I’m growing. Imperfect progress, but progress just the same.

So what does this look like in the day-to-day? It looks like wisdom, grace, humility, and maturity. It looks like every single Fruit of the Spirit, working together to have God-honoring and God-glorifying relationships. Anything otherwise distorts His plan for friendships, marriage, teams, ministry, work relationships, and families.

And how does this sound in the day-to-day? It sounds like “Help me understand”. I believe these are the three most underused words when relationships become bumpy. When a friend comes to me with those gentle words, a zone of safety is established and a potential relationship-breaking misunderstanding is cleared up and put to rest.

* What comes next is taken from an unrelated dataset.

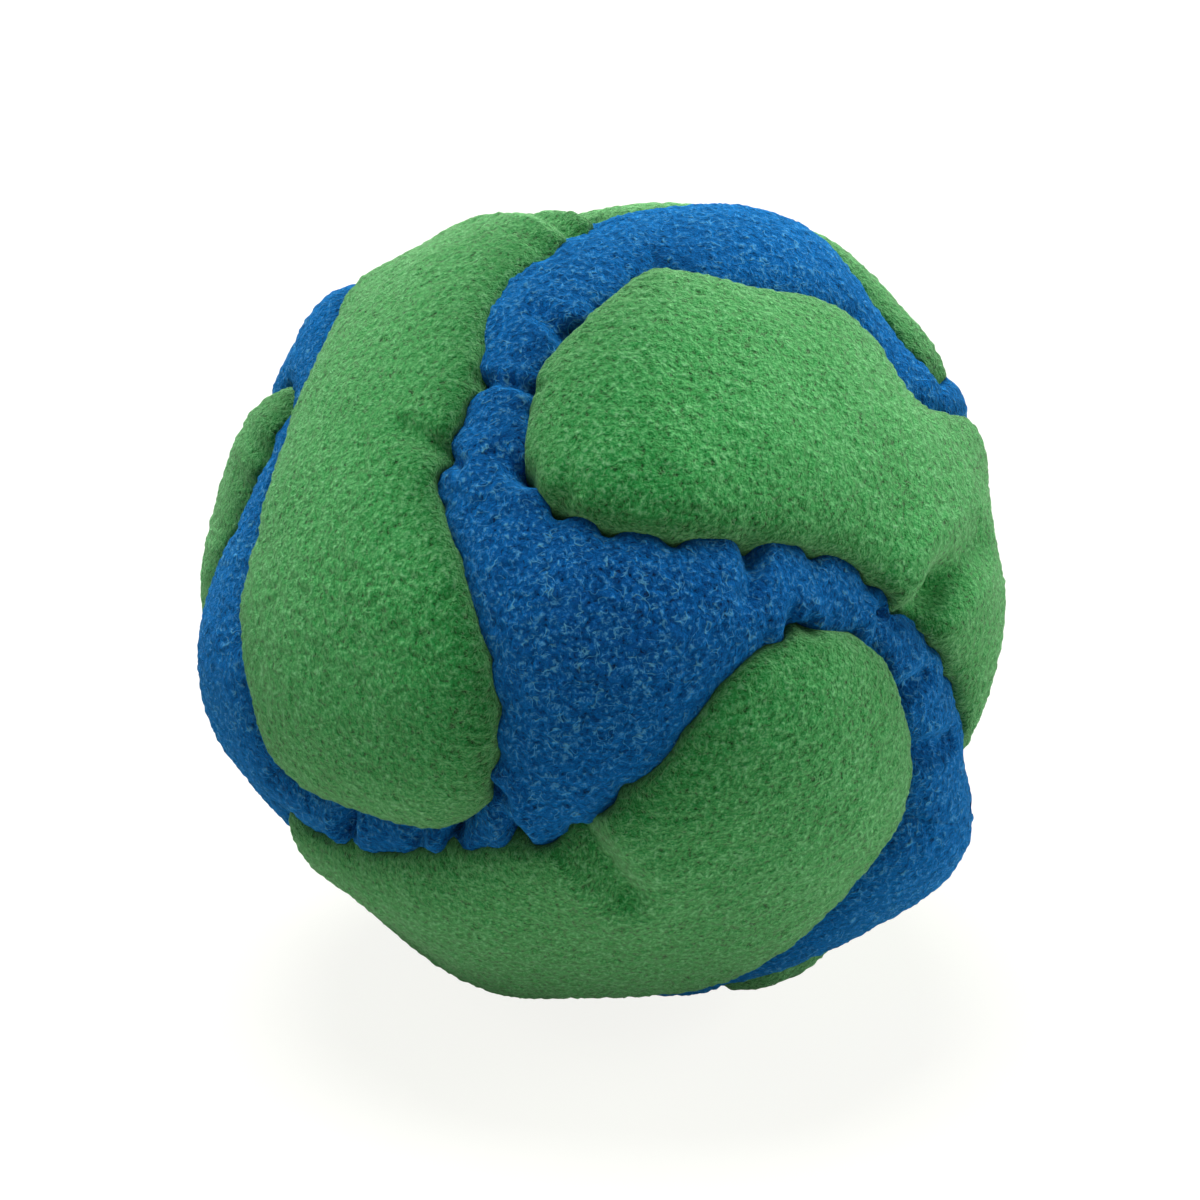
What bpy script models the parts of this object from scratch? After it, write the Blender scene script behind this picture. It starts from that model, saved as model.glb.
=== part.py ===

Author Hollie Gerth recently wrote a post on the same topic and I like what she adds to “Help me understand…”

She adds, “What else?”

So kind – so grace-filled.

One last thing… we teach others how we expect to be treated. When we sincerely go to them with those three words and follow up with “what else?”, we show them how valuable they are to us. In most cases, they will respond in kind, if we set the tone.

Sweet friends, I’m simply sharing what God has been teaching me along the way. I hope you find it helpful and hopeful!

Sometimes, I need to be re-taught something I already knew, but now in a much deeper way. God is so faithful. He wants us to live lives that glorify Him – and so much of it hinges on how we treat each other under confusing or hurtful circumstances – especially within the Body of Christ.

So grateful to be on the journey together!